_Exercise directions_. From the entries that follow, list every line in which the string "with" appears.

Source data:
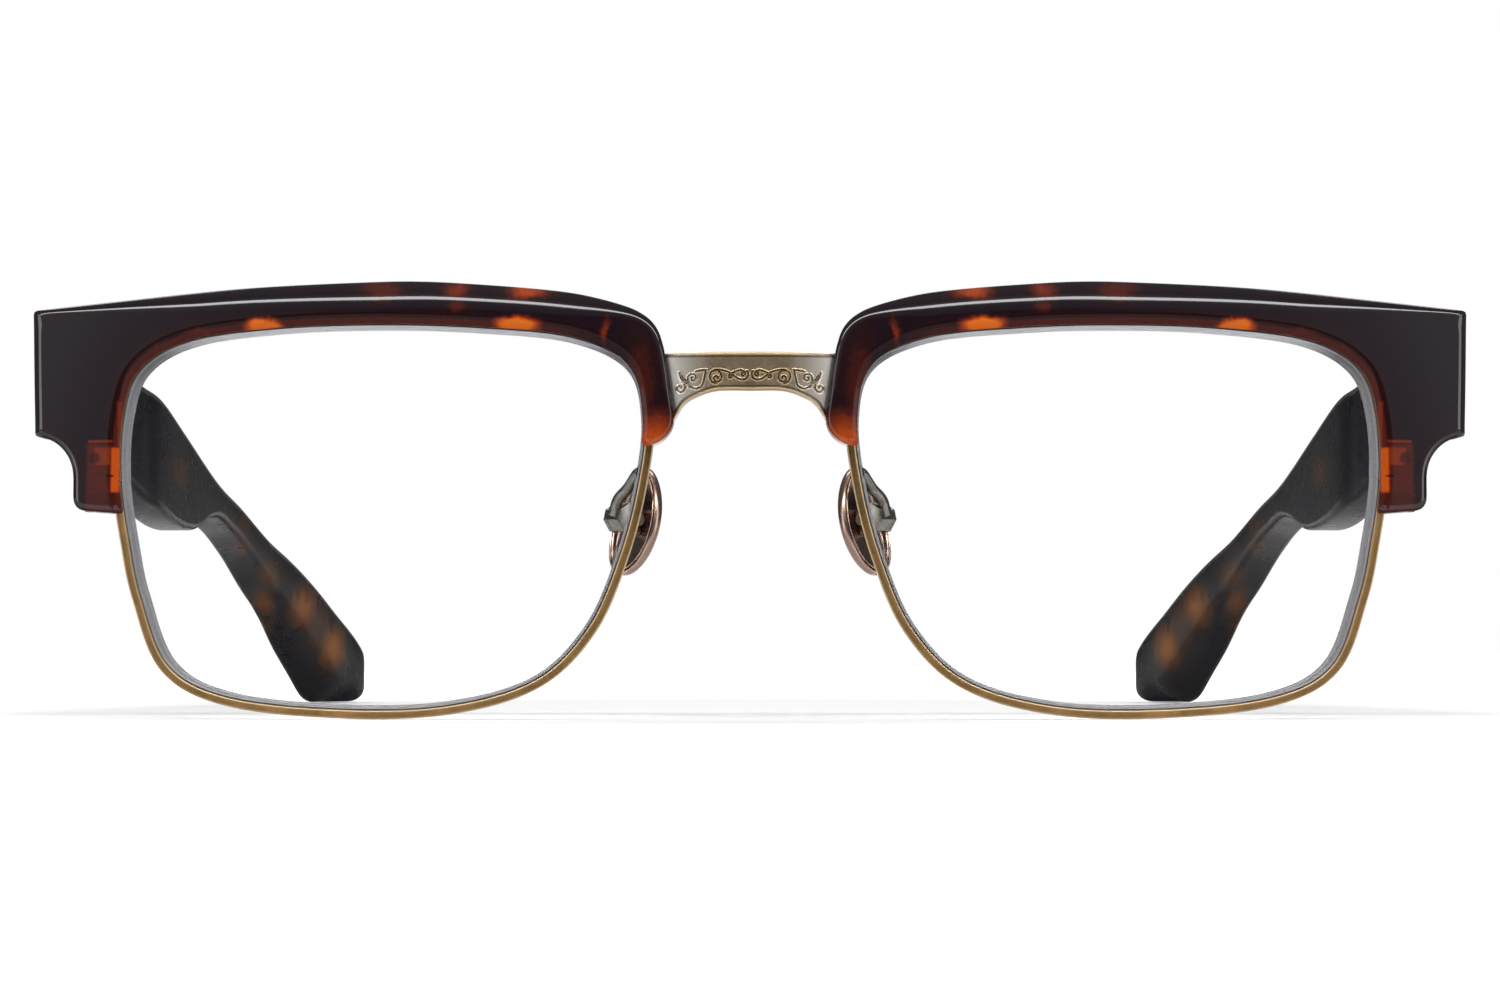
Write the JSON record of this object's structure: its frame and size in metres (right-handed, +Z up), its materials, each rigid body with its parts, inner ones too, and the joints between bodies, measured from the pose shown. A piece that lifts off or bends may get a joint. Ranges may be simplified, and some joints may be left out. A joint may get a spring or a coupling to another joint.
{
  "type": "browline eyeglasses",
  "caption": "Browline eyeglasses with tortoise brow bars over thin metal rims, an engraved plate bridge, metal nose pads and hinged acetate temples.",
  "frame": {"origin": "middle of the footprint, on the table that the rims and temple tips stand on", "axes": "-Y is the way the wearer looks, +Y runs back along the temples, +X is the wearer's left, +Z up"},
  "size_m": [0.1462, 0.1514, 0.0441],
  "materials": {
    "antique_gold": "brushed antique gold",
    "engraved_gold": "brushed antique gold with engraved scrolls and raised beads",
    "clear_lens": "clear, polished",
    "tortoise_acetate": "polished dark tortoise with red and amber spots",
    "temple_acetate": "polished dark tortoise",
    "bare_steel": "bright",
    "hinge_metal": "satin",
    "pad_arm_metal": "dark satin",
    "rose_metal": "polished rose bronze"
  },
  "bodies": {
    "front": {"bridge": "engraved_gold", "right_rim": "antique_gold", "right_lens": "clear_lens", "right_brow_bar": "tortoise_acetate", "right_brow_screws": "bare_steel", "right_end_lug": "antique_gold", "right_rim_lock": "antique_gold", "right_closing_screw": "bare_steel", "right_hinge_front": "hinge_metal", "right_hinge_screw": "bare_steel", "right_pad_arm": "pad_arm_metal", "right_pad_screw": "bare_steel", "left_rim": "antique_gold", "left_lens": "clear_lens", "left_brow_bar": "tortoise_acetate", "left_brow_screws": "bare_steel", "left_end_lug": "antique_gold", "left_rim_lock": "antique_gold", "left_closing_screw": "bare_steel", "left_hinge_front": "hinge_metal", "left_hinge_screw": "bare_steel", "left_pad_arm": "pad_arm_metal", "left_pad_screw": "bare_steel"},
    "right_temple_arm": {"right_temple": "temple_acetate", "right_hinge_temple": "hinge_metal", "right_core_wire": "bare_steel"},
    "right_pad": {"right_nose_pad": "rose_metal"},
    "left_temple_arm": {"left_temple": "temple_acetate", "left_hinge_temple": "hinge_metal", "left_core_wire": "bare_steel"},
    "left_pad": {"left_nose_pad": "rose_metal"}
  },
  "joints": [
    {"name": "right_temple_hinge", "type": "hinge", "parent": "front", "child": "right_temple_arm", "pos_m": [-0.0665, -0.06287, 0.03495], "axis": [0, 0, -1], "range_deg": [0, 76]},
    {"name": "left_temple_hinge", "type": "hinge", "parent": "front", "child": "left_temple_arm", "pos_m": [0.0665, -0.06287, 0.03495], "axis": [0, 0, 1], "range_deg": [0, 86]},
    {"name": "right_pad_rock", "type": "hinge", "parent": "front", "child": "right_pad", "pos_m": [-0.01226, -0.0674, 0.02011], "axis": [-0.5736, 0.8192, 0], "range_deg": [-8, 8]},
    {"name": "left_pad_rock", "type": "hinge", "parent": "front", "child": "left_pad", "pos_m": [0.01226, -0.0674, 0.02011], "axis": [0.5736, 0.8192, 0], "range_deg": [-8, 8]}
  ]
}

==

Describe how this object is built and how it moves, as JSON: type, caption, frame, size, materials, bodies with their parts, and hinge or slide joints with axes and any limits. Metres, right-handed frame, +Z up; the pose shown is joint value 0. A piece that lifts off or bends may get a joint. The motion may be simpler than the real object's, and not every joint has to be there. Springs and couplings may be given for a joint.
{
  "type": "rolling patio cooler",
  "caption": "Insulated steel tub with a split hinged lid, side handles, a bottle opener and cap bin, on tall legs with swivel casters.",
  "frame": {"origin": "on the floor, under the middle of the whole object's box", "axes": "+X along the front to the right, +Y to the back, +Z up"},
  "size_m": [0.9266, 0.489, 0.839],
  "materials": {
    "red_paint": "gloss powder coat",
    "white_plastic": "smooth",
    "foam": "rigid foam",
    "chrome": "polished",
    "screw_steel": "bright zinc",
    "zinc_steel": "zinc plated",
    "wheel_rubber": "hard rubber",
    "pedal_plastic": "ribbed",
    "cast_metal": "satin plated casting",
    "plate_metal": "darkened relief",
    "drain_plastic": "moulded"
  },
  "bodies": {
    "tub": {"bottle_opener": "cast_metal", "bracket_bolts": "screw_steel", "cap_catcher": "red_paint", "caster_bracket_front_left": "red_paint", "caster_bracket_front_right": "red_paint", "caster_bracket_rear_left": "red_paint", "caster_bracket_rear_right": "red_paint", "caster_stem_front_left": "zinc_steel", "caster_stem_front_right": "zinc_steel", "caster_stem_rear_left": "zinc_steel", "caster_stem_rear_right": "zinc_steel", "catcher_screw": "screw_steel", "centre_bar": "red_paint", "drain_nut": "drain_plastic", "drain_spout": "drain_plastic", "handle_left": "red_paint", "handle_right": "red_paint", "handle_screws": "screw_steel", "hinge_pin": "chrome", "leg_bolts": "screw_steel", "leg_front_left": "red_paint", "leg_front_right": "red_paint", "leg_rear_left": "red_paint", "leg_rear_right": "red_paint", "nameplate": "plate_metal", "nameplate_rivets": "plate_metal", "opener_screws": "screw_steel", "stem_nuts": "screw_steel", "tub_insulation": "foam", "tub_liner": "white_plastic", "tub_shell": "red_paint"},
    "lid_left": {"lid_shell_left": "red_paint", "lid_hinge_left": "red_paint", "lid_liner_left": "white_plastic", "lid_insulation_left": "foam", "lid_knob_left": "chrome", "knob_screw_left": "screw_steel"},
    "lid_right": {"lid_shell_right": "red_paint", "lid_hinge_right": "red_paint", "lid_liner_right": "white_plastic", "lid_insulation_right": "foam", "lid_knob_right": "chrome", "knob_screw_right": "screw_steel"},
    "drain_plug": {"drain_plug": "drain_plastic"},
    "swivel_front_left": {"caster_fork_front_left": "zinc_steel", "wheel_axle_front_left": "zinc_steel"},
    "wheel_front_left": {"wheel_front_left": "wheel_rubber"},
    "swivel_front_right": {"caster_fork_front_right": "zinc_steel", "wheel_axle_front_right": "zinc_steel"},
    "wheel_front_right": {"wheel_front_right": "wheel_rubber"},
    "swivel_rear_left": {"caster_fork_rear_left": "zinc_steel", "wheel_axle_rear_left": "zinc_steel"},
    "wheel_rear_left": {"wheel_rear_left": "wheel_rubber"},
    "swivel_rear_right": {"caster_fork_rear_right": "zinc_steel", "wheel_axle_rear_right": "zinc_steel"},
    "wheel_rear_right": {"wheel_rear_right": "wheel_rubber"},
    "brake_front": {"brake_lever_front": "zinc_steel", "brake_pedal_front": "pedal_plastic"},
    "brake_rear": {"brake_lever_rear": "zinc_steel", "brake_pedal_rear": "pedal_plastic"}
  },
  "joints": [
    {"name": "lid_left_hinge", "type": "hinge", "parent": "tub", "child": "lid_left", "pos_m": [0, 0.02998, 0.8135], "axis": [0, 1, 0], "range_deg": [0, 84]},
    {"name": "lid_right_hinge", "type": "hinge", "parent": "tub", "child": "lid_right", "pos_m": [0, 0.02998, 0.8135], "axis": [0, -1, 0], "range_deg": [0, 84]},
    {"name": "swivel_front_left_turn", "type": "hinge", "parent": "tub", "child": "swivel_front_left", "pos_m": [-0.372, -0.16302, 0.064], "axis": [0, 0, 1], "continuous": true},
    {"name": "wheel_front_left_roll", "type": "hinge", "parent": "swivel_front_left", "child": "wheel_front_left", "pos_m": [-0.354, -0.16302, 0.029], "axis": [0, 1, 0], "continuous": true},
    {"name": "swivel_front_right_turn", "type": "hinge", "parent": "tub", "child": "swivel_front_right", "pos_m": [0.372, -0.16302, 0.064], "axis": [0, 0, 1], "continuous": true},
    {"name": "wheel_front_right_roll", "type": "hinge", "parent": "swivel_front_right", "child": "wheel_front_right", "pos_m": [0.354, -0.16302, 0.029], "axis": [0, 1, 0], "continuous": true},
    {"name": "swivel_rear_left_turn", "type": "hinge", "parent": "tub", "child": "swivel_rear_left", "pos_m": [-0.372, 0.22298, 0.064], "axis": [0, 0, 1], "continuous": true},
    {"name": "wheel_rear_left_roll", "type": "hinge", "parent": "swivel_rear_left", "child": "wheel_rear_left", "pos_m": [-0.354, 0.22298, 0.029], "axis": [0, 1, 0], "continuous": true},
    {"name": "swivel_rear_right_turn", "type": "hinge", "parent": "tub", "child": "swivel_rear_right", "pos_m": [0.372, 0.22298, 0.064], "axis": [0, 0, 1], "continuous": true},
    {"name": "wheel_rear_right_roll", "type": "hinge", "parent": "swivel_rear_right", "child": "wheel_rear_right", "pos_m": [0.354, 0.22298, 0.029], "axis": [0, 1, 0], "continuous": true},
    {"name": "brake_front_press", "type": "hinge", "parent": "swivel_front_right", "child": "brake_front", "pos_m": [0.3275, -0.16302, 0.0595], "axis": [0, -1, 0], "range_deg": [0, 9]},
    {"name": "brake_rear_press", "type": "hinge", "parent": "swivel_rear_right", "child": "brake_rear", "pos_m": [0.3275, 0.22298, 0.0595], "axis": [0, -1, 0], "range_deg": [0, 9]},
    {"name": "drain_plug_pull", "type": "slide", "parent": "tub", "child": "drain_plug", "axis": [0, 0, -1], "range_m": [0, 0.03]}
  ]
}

* * *

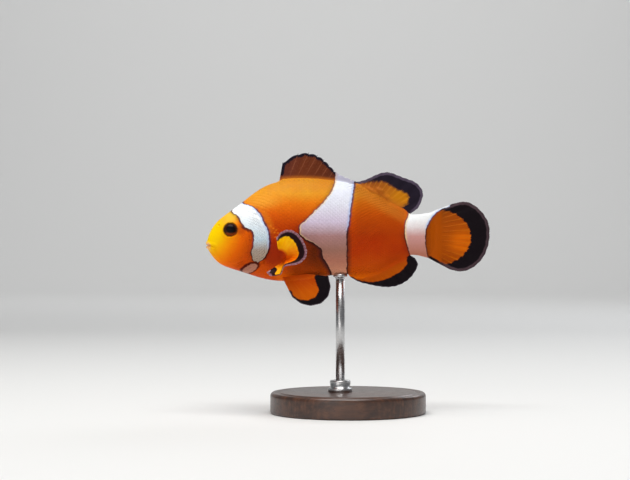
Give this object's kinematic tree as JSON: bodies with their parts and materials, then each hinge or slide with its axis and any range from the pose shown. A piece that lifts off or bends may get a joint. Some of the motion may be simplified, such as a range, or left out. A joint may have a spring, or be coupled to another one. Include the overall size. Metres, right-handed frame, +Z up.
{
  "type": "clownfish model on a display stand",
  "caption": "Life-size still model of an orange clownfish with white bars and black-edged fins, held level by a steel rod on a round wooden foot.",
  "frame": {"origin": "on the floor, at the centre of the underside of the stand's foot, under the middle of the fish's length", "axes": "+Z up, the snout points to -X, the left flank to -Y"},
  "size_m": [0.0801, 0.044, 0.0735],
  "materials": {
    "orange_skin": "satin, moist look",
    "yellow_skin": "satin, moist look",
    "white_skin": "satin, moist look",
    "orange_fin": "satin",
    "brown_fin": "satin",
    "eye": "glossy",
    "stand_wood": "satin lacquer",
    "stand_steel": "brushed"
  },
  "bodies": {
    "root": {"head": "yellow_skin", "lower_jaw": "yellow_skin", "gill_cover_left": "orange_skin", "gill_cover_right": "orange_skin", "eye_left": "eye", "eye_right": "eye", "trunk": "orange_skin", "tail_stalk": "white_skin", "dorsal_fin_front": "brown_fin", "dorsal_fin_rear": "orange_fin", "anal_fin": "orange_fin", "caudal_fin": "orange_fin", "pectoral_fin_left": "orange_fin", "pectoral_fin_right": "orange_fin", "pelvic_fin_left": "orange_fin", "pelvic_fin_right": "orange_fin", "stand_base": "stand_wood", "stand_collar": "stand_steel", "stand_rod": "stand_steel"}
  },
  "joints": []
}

_Result_.
Write the JSON record of this object's structure: its frame and size in metres (right-handed, +Z up), its materials, each rigid body with its parts, inner ones too, and the joints between bodies, measured from the pose shown. A piece that lifts off or bends may get a joint. Ranges may be simplified, and some joints may be left out. A joint may get a spring or a coupling to another joint.
  "caption": "Browline eyeglasses with tortoise brow bars over thin metal rims, an engraved plate bridge, metal nose pads and hinged acetate temples.",
    "engraved_gold": "brushed antique gold with engraved scrolls and raised beads",
    "tortoise_acetate": "polished dark tortoise with red and amber spots",
Describe how this object is built and how it moves, as JSON: type, caption, frame, size, materials, bodies with their parts, and hinge or slide joints with axes and any limits. Metres, right-handed frame, +Z up; the pose shown is joint value 0. A piece that lifts off or bends may get a joint. The motion may be simpler than the real object's, and not every joint has to be there. Springs and couplings may be given for a joint.
  "caption": "Insulated steel tub with a split hinged lid, side handles, a bottle opener and cap bin, on tall legs with swivel casters.",
Give this object's kinematic tree as JSON: bodies with their parts and materials, then each hinge or slide with its axis and any range from the pose shown. A piece that lifts off or bends may get a joint. Some of the motion may be simplified, such as a range, or left out. A joint may have a spring, or be coupled to another one. Include the overall size. Metres, right-handed frame, +Z up.
  "caption": "Life-size still model of an orange clownfish with white bars and black-edged fins, held level by a steel rod on a round wooden foot.",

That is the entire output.